# [Short exercise]
Pull out the lines from the line containing "for shoot, (_, _, plain, leaves)" through the line containing "obj.parent = empty", both lines included, and copy them exactly.

# [Available data]

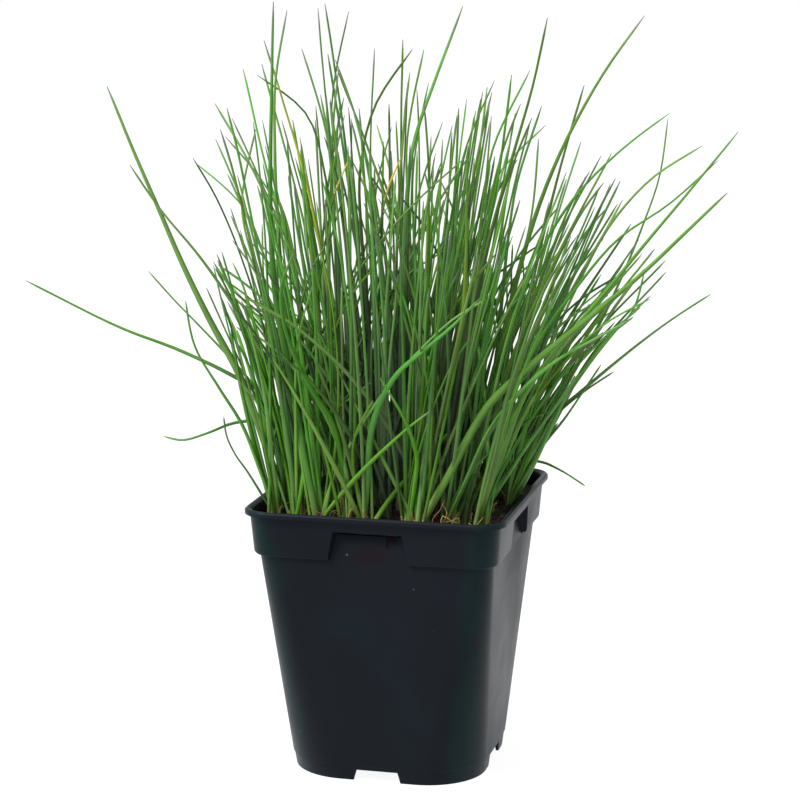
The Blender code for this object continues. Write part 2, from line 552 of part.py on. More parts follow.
class Shoot:
    """A sheath and its leaves, which grow as one piece."""

    def __init__(self, number, across, behind):
        self.number = number
        self.across = across
        self.behind = behind
        self.root = place(across, behind, SOIL_TOP + GAP)
        self.crotch = self.root + Vector((0, 0, SHEATH_HEIGHT))
        self.leaves = []  # (line, radii), in their order round the sheath
        self.top = []  # the corners of the sheath's top, two for each leaf

    def bases(self, shared):
        """Where the next leaf may start: on its own side of a shared sheath, nearest choice first."""
        if not shared:
            return [self.crotch]
        fair = GOLDEN_ANGLE * self.number + 2 * math.pi * len(self.leaves) / LEAVES_IN_SHOOT
        turns = [fair + SIDE_STEP * k for k in (0, 1, -1, 2, -2, 3, -3, 4)]
        return [self.crotch + Vector((math.cos(t), math.sin(t), 0)) * LEAF_OFFSET for t in turns]

    def try_leaf(self, line, radii, clearance):
        if not clear_of_pot(line, radii) or not clearance.is_clear(line, radii, self.number):
            return False
        if not self.arrange([*self.leaves, (line, radii)]):
            return False
        clearance.add(line, radii, self.number)
        return True

    def arrange(self, leaves):
        """Shares the sheath's top out between the leaves so that none passes through another.

        Each share faces its leaf as well as the others allow. Says whether there is such a way.
        """
        count = len(leaves)
        order = sorted(leaves, key=self.side_of)
        spare = [self.side_of(leaf) - 2 * math.pi * i / count for i, leaf in enumerate(order)]
        mean = math.atan2(sum(map(math.sin, spare)), sum(map(math.cos, spare)))
        for attempt in range(SHARE_TRIES):
            shift = (attempt + 1) // 2 * (SHARE_STEP if attempt % 2 else -SHARE_STEP)
            top = self.sheath_corners(count, mean - math.pi / count + shift)
            skins = [leaf_skin(share, leaf) for share, leaf in zip(self.shares(top, count), order)]
            if any(folds(*skin) for skin in skins):
                continue
            trees = [tree for tree, _ in skins] + [self.sheath_tree(top)]
            if not any(one.overlap(other) for one, other in combinations(trees, 2)):
                self.leaves, self.top = order, top
                return True
        return False

    def sheath_corners(self, count, turn):
        sides = max(2 * count, 4)
        radius = SHEATH_RADIUS * math.sqrt(count)
        angles = [turn + 2 * math.pi * i / sides for i in range(sides)]
        return [self.crotch + Vector((math.cos(a), math.sin(a), 0)) * radius for a in angles]

    def sheath_tree(self, top):
        """The sheath's sides for comparing with the leaves, a little lower than they are."""
        down = self.root - self.crotch
        points = [point + down * share for share in (1.0, SHARE_INSET) for point in top]
        sides = len(top)
        return BVHTree.FromPolygons(points, join_rings(range(sides), range(sides, 2 * sides)))

    def shares(self, top, count):
        """The four corners of the sheath's top that each leaf starts from."""
        if count == 1:
            return [top]
        corners = [*top, top[0]]
        return [[self.crotch, *corners[2 * i:2 * i + 3]] for i in range(count)]

    def add_lead(self, width, lean, points, shared, clearance):
        """A leaf that stands out. It shifts in depth only until it clears the leaves before it."""
        radii = leaf_radii(width, stations_for(len(points)))
        for step in range(LEAD_TRIES):
            shift = (step + 1) // 2 * (SHIFT_STEP if step % 2 else -SHIFT_STEP)
            for base in self.bases(shared):
                line = lead_line(base, self.behind, lean * MM + shift, points)
                if self.try_leaf(line, radii, clearance):
                    return
        raise ValueError(f"shoot {self.number}: the leaf to {points[-1]} finds no room")

    def add_plain(self, rng, clearance):
        """A plainer leaf that leans as the clump does there and ends under its crown."""
        for _ in range(PLAIN_TRIES):
            across = read_off(PLAIN_LEAN, self.across) + rng.uniform(-SCATTER, SCATTER)
            behind = self.behind * FAN + rng.uniform(-SCATTER, SCATTER)
            crown = from_board(across, read_off(CROWN, across), behind)
            tip = self.crotch.lerp(crown, rng.uniform(*PLAIN_REACH))
            if abs(tip.y) > DEPTH_LIMIT:
                continue
            radii = leaf_radii(rng.uniform(*PLAIN_WIDTHS), PLAIN_STATIONS)
            for base in self.bases(True):
                line = smooth_line([base, fanned(base, tip), tip], PLAIN_STATIONS)
                if self.try_leaf(line, radii, clearance):
                    return

    def side_of(self, leaf):
        """The angle round the sheath at which the leaf's first stretch leaves it."""
        away = leaf[0][1] - self.crotch
        return math.atan2(away.y, away.x)

    def build(self, parts, material):
        """The sheath is a prism whose top is shared out between the leaves, each a four-sided tube."""
        bm = bmesh.new()
        down = self.root - self.crotch
        bottom = [bm.verts.new(point + down) for point in self.top]
        made = {tuple(point): bm.verts.new(point) for point in [*self.top, self.crotch]}
        top = [made[tuple(point)] for point in self.top]
        bm.faces.new(reversed(bottom))
        for i, corner in enumerate(bottom):
            following = (i + 1) % len(bottom)
            bm.faces.new((corner, bottom[following], top[following], top[i]))
        for share, leaf in zip(self.shares(self.top, len(self.leaves)), self.leaves):
            rings = leaf_rings(share, leaf)
            previous = [made[tuple(point)] for point in share]
            for ring in rings[1:]:
                following = [bm.verts.new(point) for point in ring]
                for face in join_rings(previous, following):
                    bm.faces.new(face)
                previous = following
            tip = bm.verts.new(leaf[0][-1])
            for k, corner in enumerate(previous):
                bm.faces.new((corner, previous[(k + 1) % 4], tip))
        loose = [vertex for vertex in bm.verts if not vertex.link_faces]
        bmesh.ops.delete(bm, geom=loose, context="VERTS")
        return make_object(f"shoot_{self.number:02d}", bm, parts, material)


def leaf_rings(share, leaf):
    """The four-sided sections up a leaf, from its share of the sheath's top to below its tip."""
    line, radii = leaf
    rings = [share]
    outward = share[2] - share[0]
    tangent = Vector((0, 0, 1))
    for i in range(1, len(line) - 1):
        following = (line[i + 1] - line[i - 1]).normalized()
        outward = tangent.rotation_difference(following) @ outward
        tangent = following
        outward = (outward - tangent * outward.dot(tangent)).normalized()
        sideways = tangent.cross(outward)
        rings.append([line[i] + side * radii[i] for side in (-outward, -sideways, outward, sideways)])
    return rings


def join_rings(lower, upper):
    """The triangles between two rings. Each twisted side is split here, so it is split the same everywhere."""
    faces = []
    for i, corner in enumerate(lower):
        following = (i + 1) % len(lower)
        faces.append((corner, lower[following], upper[following]))
        faces.append((corner, upper[following], upper[i]))
    return faces


def leaf_skin(share, leaf):
    """A leaf's surface for comparing with others, its share drawn in so that neighbours don't touch."""
    rings = leaf_rings(share, leaf)
    middle = sum(share, Vector()) / 4
    drawn_in = [corner.lerp(middle, SHARE_INSET) for corner in share]
    points = [point for ring in [drawn_in, *rings[1:]] for point in ring]
    faces = []
    for low in range(0, len(points) - 4, 4):
        faces += join_rings(range(low, low + 4), range(low + 4, low + 8))
    last = len(points) - 4
    faces += [(last + i, last + (i + 1) % 4, len(points)) for i in range(4)]
    return BVHTree.FromPolygons([*points, leaf[0][-1]], faces), faces


def folds(tree, faces):
    """Whether a surface passes through itself anywhere but between faces that share a corner."""
    return any(not set(faces[one]) & set(faces[other]) for one, other in tree.overlap(tree))


def free_root(shoots):
    """The place in the pot that is furthest from every root so far, as (across, behind)."""
    best, widest = None, 0.0
    steps = np.arange(-ROOT_LIMIT, ROOT_LIMIT + MM, ROOT_STEP)
    for x in steps:
        for y in steps:
            spot = Vector((x, y, SOIL_TOP + GAP))
            apart = min((shoot.root - spot).length for shoot in shoots)
            if apart > widest:
                best, widest = spot, apart
    return best.dot(RIGHT), best.dot(AWAY)


def make_shoots(parts, materials):
    """The leaves that stand out are laid first, and the plainer ones find room between them."""
    rng = random.Random(SEED)
    clearance = Clearance()
    shoots = [Shoot(i, row[0] * MM, row[1] * MM) for i, row in enumerate(STANDING_OUT, 1)]
    plain_counts = [row[2] for row in STANDING_OUT]
    while len(shoots) < SHOOTS:
        shoots.append(Shoot(len(shoots) + 1, *free_root(shoots)))
        plain_counts.append(LEAVES_IN_SHOOT)
    for shoot in shoots:
        clearance.add([shoot.root, shoot.crotch], [2 * SHEATH_RADIUS] * 2, shoot.number)
    for shoot, (_, _, plain, leaves) in zip(shoots, STANDING_OUT):
        for width, lean, points in leaves:
            shoot.add_lead(width, lean, points, plain + len(leaves) > 1, clearance)
    for shoot, count in zip(shoots, plain_counts):
        for _ in range(count):
            shoot.add_plain(rng, clearance)
    for shoot in shoots:
        shoot.build(parts, materials[shoot.number % len(materials)])


def main():
    clear_scene()
    parts = make_collection("Potted chives")
    cutters = make_collection("Cutters")
    plastic = make_material("moulded black plastic", "22282b", 0.42)
    peat = make_material("damp peat", "3a2a1e", 0.95)
    greens = [
        make_material("chive leaf, mid green", "4f8f36", 0.45),
        make_material("chive leaf, dark green", "38702f", 0.45),
        make_material("chive leaf, yellow green", "6da23a", 0.45),
    ]
    make_pot(parts, cutters, plastic)
    make_soil(parts, cutters, peat)
    make_shoots(parts, greens)


main()
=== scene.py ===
"""Potted chives, dressed for a close look: the pot, its peat and litter, and the chive leaves.

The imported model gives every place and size. Lengths are in metres and +Z is up.
"""

import math
import random

import bmesh
import bpy
import numpy as np
from bpy.props import FloatProperty, FloatVectorProperty, IntProperty, PointerProperty
from bpy.types import Operator, Panel, PropertyGroup
from mathutils import Matrix, Vector, noise


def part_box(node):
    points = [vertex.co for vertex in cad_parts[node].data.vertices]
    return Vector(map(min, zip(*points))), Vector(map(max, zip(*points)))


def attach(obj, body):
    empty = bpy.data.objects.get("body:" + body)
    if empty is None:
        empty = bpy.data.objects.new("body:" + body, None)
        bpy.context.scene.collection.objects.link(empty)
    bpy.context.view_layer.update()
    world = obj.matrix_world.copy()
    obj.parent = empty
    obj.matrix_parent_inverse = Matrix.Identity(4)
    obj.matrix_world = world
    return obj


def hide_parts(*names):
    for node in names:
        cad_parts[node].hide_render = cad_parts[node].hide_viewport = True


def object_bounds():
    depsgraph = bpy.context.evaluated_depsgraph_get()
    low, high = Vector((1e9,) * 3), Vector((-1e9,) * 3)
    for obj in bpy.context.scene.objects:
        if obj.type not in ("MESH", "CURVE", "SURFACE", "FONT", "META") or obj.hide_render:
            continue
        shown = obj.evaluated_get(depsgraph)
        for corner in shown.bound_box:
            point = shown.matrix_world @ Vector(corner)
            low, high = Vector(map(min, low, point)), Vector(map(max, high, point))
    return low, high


bl_info = {
    "name": "Potted chives",
    "version": (1, 0, 0),
    "blender": (4, 5, 0),
    "location": "3D View > Sidebar > Chives",
    "description": "Dresses the packed model of potted chives with finished pieces and materials",
    "category": "Add Mesh",
}

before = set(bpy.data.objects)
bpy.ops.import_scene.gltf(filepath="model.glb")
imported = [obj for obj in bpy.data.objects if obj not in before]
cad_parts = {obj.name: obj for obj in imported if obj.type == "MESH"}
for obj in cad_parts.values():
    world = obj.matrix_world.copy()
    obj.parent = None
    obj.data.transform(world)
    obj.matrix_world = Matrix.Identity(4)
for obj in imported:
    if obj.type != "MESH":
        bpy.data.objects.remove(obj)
CAD_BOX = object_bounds()
MM = 0.001

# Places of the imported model
POT_LOW, POT_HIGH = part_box("pot")
RIM_WIDTH = POT_HIGH.x - POT_LOW.x
POT_HEIGHT = POT_HIGH.z
SOIL_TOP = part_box("soil")[1].z
SHOOTS = sorted(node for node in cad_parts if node.startswith("shoot"))
SHEATH_HEIGHT = 8.0 * MM
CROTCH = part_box(SHOOTS[0])[0].z + SHEATH_HEIGHT  # where a shoot's leaves part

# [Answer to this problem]
    for shoot, (_, _, plain, leaves) in zip(shoots, STANDING_OUT):
        for width, lean, points in leaves:
            shoot.add_lead(width, lean, points, plain + len(leaves) > 1, clearance)
    for shoot, count in zip(shoots, plain_counts):
        for _ in range(count):
            shoot.add_plain(rng, clearance)
    for shoot in shoots:
        shoot.build(parts, materials[shoot.number % len(materials)])


def main():
    clear_scene()
    parts = make_collection("Potted chives")
    cutters = make_collection("Cutters")
    plastic = make_material("moulded black plastic", "22282b", 0.42)
    peat = make_material("damp peat", "3a2a1e", 0.95)
    greens = [
        make_material("chive leaf, mid green", "4f8f36", 0.45),
        make_material("chive leaf, dark green", "38702f", 0.45),
        make_material("chive leaf, yellow green", "6da23a", 0.45),
    ]
    make_pot(parts, cutters, plastic)
    make_soil(parts, cutters, peat)
    make_shoots(parts, greens)


main()
=== scene.py ===
"""Potted chives, dressed for a close look: the pot, its peat and litter, and the chive leaves.

The imported model gives every place and size. Lengths are in metres and +Z is up.
"""

import math
import random

import bmesh
import bpy
import numpy as np
from bpy.props import FloatProperty, FloatVectorProperty, IntProperty, PointerProperty
from bpy.types import Operator, Panel, PropertyGroup
from mathutils import Matrix, Vector, noise


def part_box(node):
    points = [vertex.co for vertex in cad_parts[node].data.vertices]
    return Vector(map(min, zip(*points))), Vector(map(max, zip(*points)))


def attach(obj, body):
    empty = bpy.data.objects.get("body:" + body)
    if empty is None:
        empty = bpy.data.objects.new("body:" + body, None)
        bpy.context.scene.collection.objects.link(empty)
    bpy.context.view_layer.update()
    world = obj.matrix_world.copy()
    obj.parent = empty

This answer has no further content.